The thermal expansion of CePdSb single crystals (Bridgman crystal growth) shows a strong anisotropy [253, 256]. The expansion coefficient is one order of magnitude larger in the magnetically hard c direction as compared to a and b. This anisotropy is independently evident from a detailed evaluation of the specific heat data [249] which are not compatible with a simple isotropic exchange model but point to differences in inter- and intra-chain exchange parameters J. A parallel study of CePdSb via ¹²¹Sb(¹²³Sb) NMR as a function of pressure has underlined the pressure-dependent susceptibility data [254]. A summary of the CePdSb properties and a comparison with related CeTX phases under consideration of the valence electron count has been published by Ślebarski [259].

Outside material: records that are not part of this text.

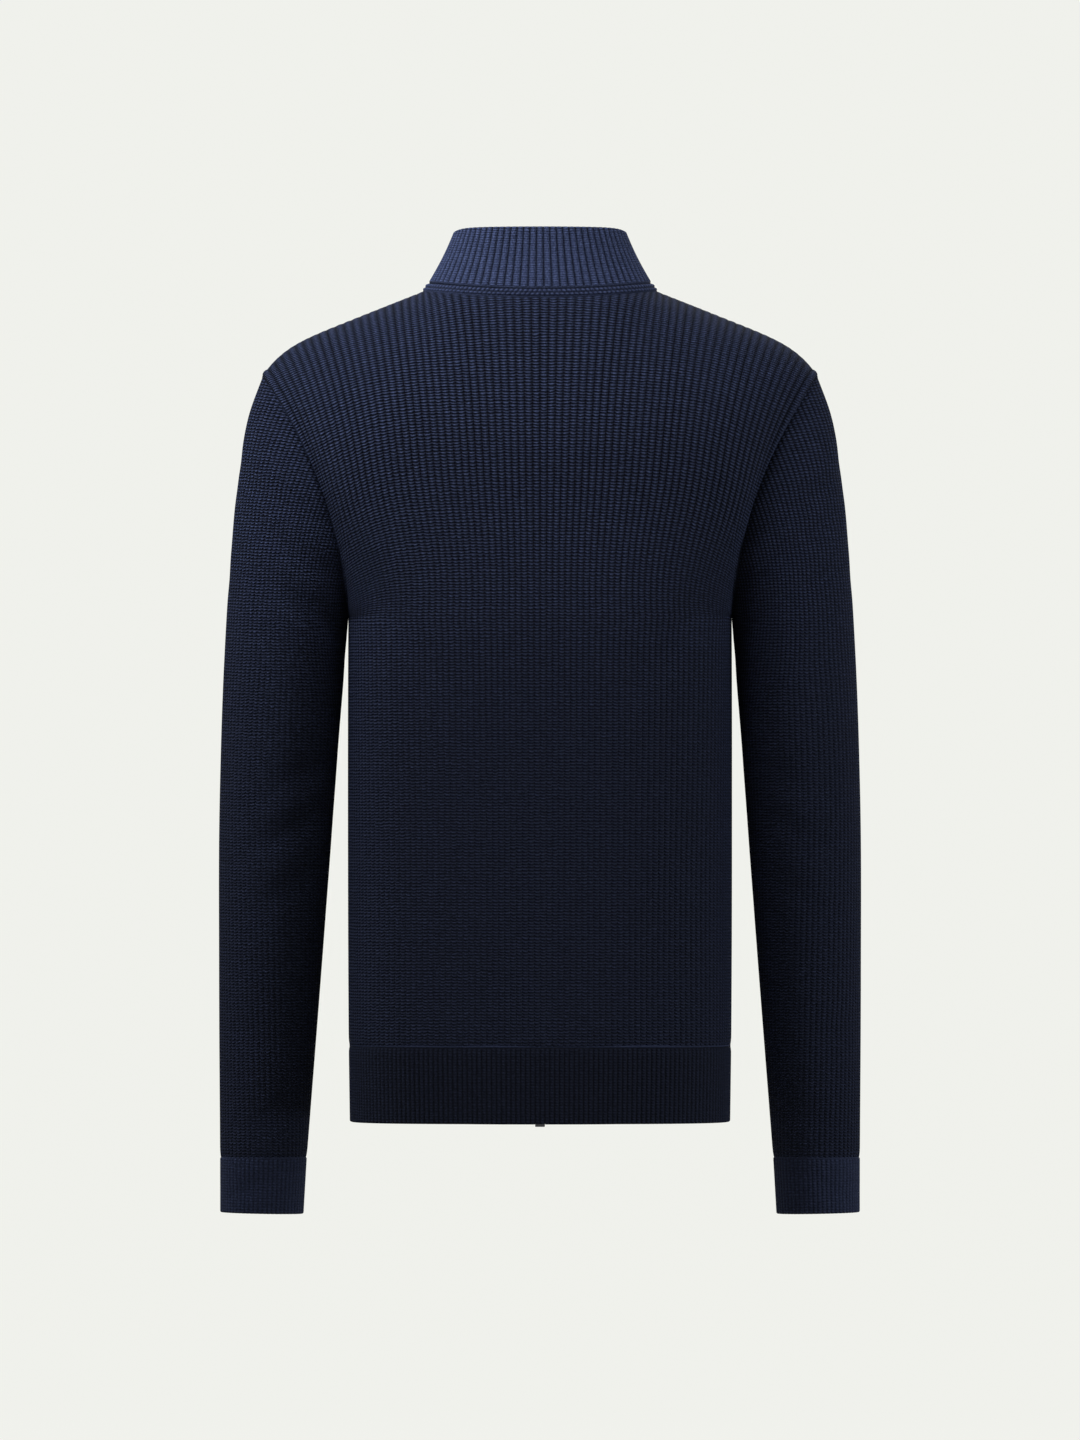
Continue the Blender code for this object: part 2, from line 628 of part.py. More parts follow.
def zip_strip(name, span, face, depth, start, stop, finish):
    """A strip that follows the centre front at a depth behind its outer surface, and its mirror image."""
    strip = cut_strip(front_strip(np.linspace(*span, 3)), start, stop)
    inward = -outward(strip)
    inward = unit(inward * (0.0, 1.0, 1.0))
    front = strip + inward * face
    back = strip + inward * (face + depth)
    at = np.linspace(0.0, 1.0, 3)
    place(f"{name}_left", wall_mesh(f"{name}_left", front, back, at, at), finish)
    place(
        f"{name}_right",
        wall_mesh(f"{name}_right", mirrored(front), mirrored(back), at, at),
        finish,
    )


def front_spot(from_top=None, from_hem=None):
    """A point on the centre front line and the tilt of the line there, about X."""
    strip = front_strip([0.0])[:, 0]
    length = np.concatenate([[0.0], np.cumsum(np.linalg.norm(np.diff(strip, axis=0), axis=1))])
    at = length[-1] - from_top if from_hem is None else from_hem
    spot = [np.interp(at, length, strip[:, k]) for k in range(3)]
    span = np.clip(np.searchsorted(length, at), 1, len(length) - 1)
    run = strip[span] - strip[span - 1]
    return spot, math.atan2(run[1], run[2])


def block(name, size, centre, finish, spot=(0, 0, 0), tilt=0.0, bevel=0.0003):
    """A box in a tilted frame: Z along the front line and -Y out of the cloth."""
    corners = [[(s - 0.5) * d for s, d in zip(corner, size)] for corner in np.ndindex(2, 2, 2)]
    faces = [(0, 1, 3, 2), (4, 6, 7, 5), (0, 4, 5, 1), (2, 3, 7, 6), (0, 2, 6, 4), (1, 5, 7, 3)]
    mesh = bpy.data.meshes.new(name)
    mesh.from_pydata([[c + o for c, o in zip(corner, centre)] for corner in corners], [], faces)
    made = place(name, mesh, finish)
    made.location = spot
    made.rotation_euler = (-tilt, 0.0, 0.0)
    if bevel:
        soft = made.modifiers.new("soft edges", "BEVEL")
        soft.width = bevel
        soft.segments = 1
        soft.limit_method = "ANGLE"
    return made


def join(target, piece, operation="UNION"):
    """Adds a piece to a target, or cuts it away, and hides the helper."""
    boolean = target.modifiers.new(piece.name, "BOOLEAN")
    boolean.operation = operation
    boolean.object = piece
    piece.hide_render = True
    piece.hide_set(True)
    piece.display_type = "WIRE"


def make_zip(tape_finish, metal):
    zip_strip("zip_tape", TAPE_SPAN, TAPE_FACE, TAPE_THICKNESS, TAPE_INSET, TAPE_INSET, tape_finish)
    chain_start = BOX_SIZE[2] - BOX_BELOW_HEM + SEAM_GAP
    chain_stop = SLIDER_FROM_TOP - CHAIN_PAST_SLIDER
    zip_strip("zip_chain", CHAIN_SPAN, CHAIN_FACE, CHAIN_DEPTH, chain_start, chain_stop, metal)

    spot, tilt = front_spot(from_hem=BOX_SIZE[2] / 2 - BOX_BELOW_HEM)
    block("zip_box", BOX_SIZE, (0, BOX_SIZE[1] / 2, 0), metal, spot, tilt)

    spot, tilt = front_spot(from_top=SLIDER_FROM_TOP)
    make_slider(spot, tilt, metal)
    make_pull(spot, tilt, metal)
    spot, tilt = front_spot(from_top=SLIDER_FROM_TOP - SLIDER_SIZE[1] / 2 - STOP_ABOVE_SLIDER)
    for name, side in (("zip_stop_left", 1), ("zip_stop_right", -1)):
        centre = (side * (CHAIN_SPAN[0] + STOP_SIZE[0] / 2), CHAIN_FACE + STOP_SIZE[1] / 2, 0)
        block(name, STOP_SIZE, centre, metal, spot, tilt)


def plate_face():
    """Depth of the slider's front face, in front of the cloth's outer surface."""
    return SLIDER_PLATE + SEAM_GAP - CHAIN_FACE


def hinge_depth():
    return plate_face() + HINGE_FROM_PLATE


def make_slider(spot, tilt, metal):
    """Two plates over the chain, a post between its halves, and the bail that holds the pull."""
    width, height = SLIDER_SIZE
    front = -plate_face()
    behind = TAPE_FACE + TAPE_THICKNESS + SEAM_GAP
    plate = (width, SLIDER_PLATE, height)
    slider = block("zip_slider", plate, (0, front + SLIDER_PLATE / 2, 0), metal, spot, tilt, 0)
    back = block("slider_back", plate, (0, behind + SLIDER_PLATE / 2, 0), metal, spot, tilt, 0)
    post_width, post_height, post_up = SLIDER_POST
    post_depth = behind - front
    post_centre = (0, front + SLIDER_PLATE / 2 + post_depth / 2, post_up)
    post = block("slider_post", (post_width, post_depth, post_height), post_centre, metal, spot, tilt, 0)
    root, top = front + SUNK_IN, front - 2 * HINGE_FROM_PLATE - BAIL_BAR
    bail_size = (BAIL_WIDTH, root - top, 2 * BAIL_REACH)
    bail = block("slider_bail", bail_size, (0, (root + top) / 2, 0), metal, spot, tilt, 0)
    eye_size = (2 * BAIL_WIDTH, 2 * HINGE_FROM_PLATE, 2 * (BAIL_REACH - BAIL_BAR))
    eye = block("slider_eye", eye_size, (0, front - HINGE_FROM_PLATE, 0), metal, spot, tilt, 0)
    join(bail, eye, "DIFFERENCE")
    for piece in (back, post, bail):
        join(slider, piece)


def make_pull(spot, tilt, metal):
    """A flat tab that hangs from the bail by its top bar and swings about it."""
    width, thickness, length = PULL_SIZE
    depth = -hinge_depth()
    centre = (0, depth, PULL_BAR / 2 - length / 2)
    pull = block("zip_pull", (width, thickness, length), centre, metal, spot, tilt, 0)
    window_width, window_length = PULL_WINDOW
    window_centre = (0, depth, -PULL_BAR / 2 - window_length / 2)
    window_size = (window_width, 4 * thickness, window_length)
    window = block("pull_window", window_size, window_centre, metal, spot, tilt, 0)
    join(pull, window, "DIFFERENCE")


# ------------------------------------------------------------------------------------- assembly


def main():
    for item in list(bpy.data.objects):
        bpy.data.objects.remove(item)
    knit = material("navy_knit", NAVY, 0.9, sheen=0.4)
    rib = material("navy_rib", NAVY, 0.9, sheen=0.4)
    tape = material("navy_tape", TAPE_NAVY, 0.8)
    metal = material("zip_metal", METAL, 0.35, 1.0)
    knit_back(knit)
    knit_fronts(knit)
    knit_sleeve(knit)
    knit_hem(rib)
    knit_cuffs(rib)
    knit_collar(rib)
    knit_neck_trim(rib)
    make_zip(tape, metal)


main()
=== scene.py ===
"""Rib-knit zip-up cardigan with a stand collar, seen from behind and filled out as if it were worn."""

import math

import bpy
import numpy as np
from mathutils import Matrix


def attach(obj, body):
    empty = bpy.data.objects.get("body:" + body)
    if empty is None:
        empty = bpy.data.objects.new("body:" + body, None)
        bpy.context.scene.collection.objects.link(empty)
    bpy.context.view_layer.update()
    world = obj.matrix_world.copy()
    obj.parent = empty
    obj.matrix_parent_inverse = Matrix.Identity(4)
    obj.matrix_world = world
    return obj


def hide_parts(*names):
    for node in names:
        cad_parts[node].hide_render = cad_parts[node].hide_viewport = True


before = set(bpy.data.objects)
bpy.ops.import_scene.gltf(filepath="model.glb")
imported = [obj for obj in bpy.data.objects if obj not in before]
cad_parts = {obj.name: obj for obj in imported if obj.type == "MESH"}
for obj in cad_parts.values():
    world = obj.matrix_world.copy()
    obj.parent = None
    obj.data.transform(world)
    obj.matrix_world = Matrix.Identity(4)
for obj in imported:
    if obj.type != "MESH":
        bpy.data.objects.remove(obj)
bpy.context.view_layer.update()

# ------------------------------------------------------------------------------------------------
# Body panels: a back and two fronts in half-cardigan knit of thick navy yarn, each knitted to shape and
# narrowed along the armholes. Each is a thin wall: an outer face with raised ribs over a plain inner face.

KNIT_WALL = 0.0026
RIB_HEIGHT = 0.0013
EDGE_GAP = 0.00015  # half of the gap at a seam
SAMPLES = 241  # along one row, before its columns are picked
PER_RIB = 6  # grid columns to a rib
COURSE = 0.0026  # height of one row of stitches
MIRROR = np.array((-1.0, 1.0, 1.0))
FLIPS = (MIRROR, MIRROR, 1)  # for a piece's points, its way out, and its fields

SHOULDER_TIP = np.array((0.2328, -0.0697))  # x, z
UNDERARM = np.array((0.1609, -0.2723))
ARMHOLE_DEPTH = 0.056
ARMHOLE_BOW = 0.0175
SIDE_SEAM = -0.002
SIDE_POWER = 3.2
YOKE_POWER = 2.5
BODY_RINGS = np.array(
    # height, half width, depth behind, depth in front
    (
        (-0.6310, 0.1606, 0.1030, 0.1080),
        (-0.4600, 0.1613, 0.1035, 0.1110),
        (UNDERARM[1], UNDERARM[0], 0.1120, 0.1200),
    )
)
YOKE_HEIGHT = {"back": -0.135, "front": -0.152}
YOKE_DEPTH = {"back": 0.1120, "front": 0.1150}
ROW_DROP_POWER = 3.0
NECK_ROLL = 1.4
SHOULDER_ROLL = 2.0
NECK_SOFTENING = 75
NECK_SOFTENING_POWER = 0.7
SHOULDER_SLOPE = 0.395
SHOULDER_ROUND = 0.0178
SHOULDER_ROUND_POWER = 9
DEPTH_WEIGHT = 0.35
NECK_POWER = 2.2
FRONT_LEVELNESS = 2
# half width, depth behind, depth in front, height behind, at the side, in front, levelness behind
NECK_SEAM = (0.0990, 0.0730, 0.0770, -0.0052, 0.0010, -0.0740, 2)
NECK_SEAM_EASE = 0.0002
FRONT_EDGE = 0.0045  # from the centre line to the knitted front edge

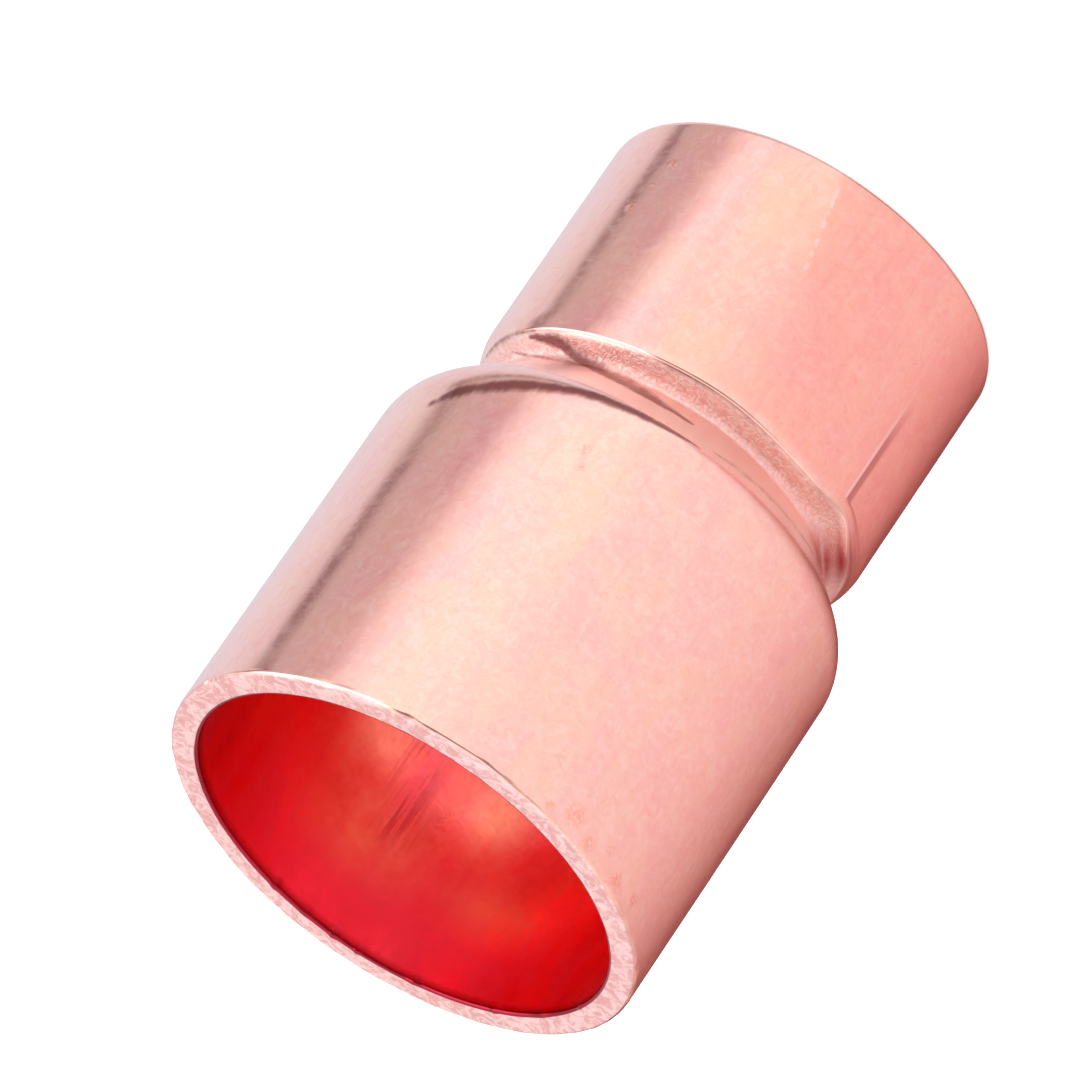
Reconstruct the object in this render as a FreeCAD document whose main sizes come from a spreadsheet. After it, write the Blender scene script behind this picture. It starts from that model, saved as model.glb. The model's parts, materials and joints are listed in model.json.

CePtSb has a lower Curie temperature of T_C = 4.7 K [41, 175, 260–262]. The experimental data were also measured on single crystals and the anisotropy was comparable to that of CePdSb. In this case, especially optical conductivity spectra pointed to an anisotropic carrier concentration.

The last pnictide in this series is cubic CePdBi [152]. A magnetic phase transition is evident around T_C = 2 K. About 8 % of the sample undergoes a superconducting phase transition close to 1.3 K. It was assumed that this transition was caused by disordered parts of the sample.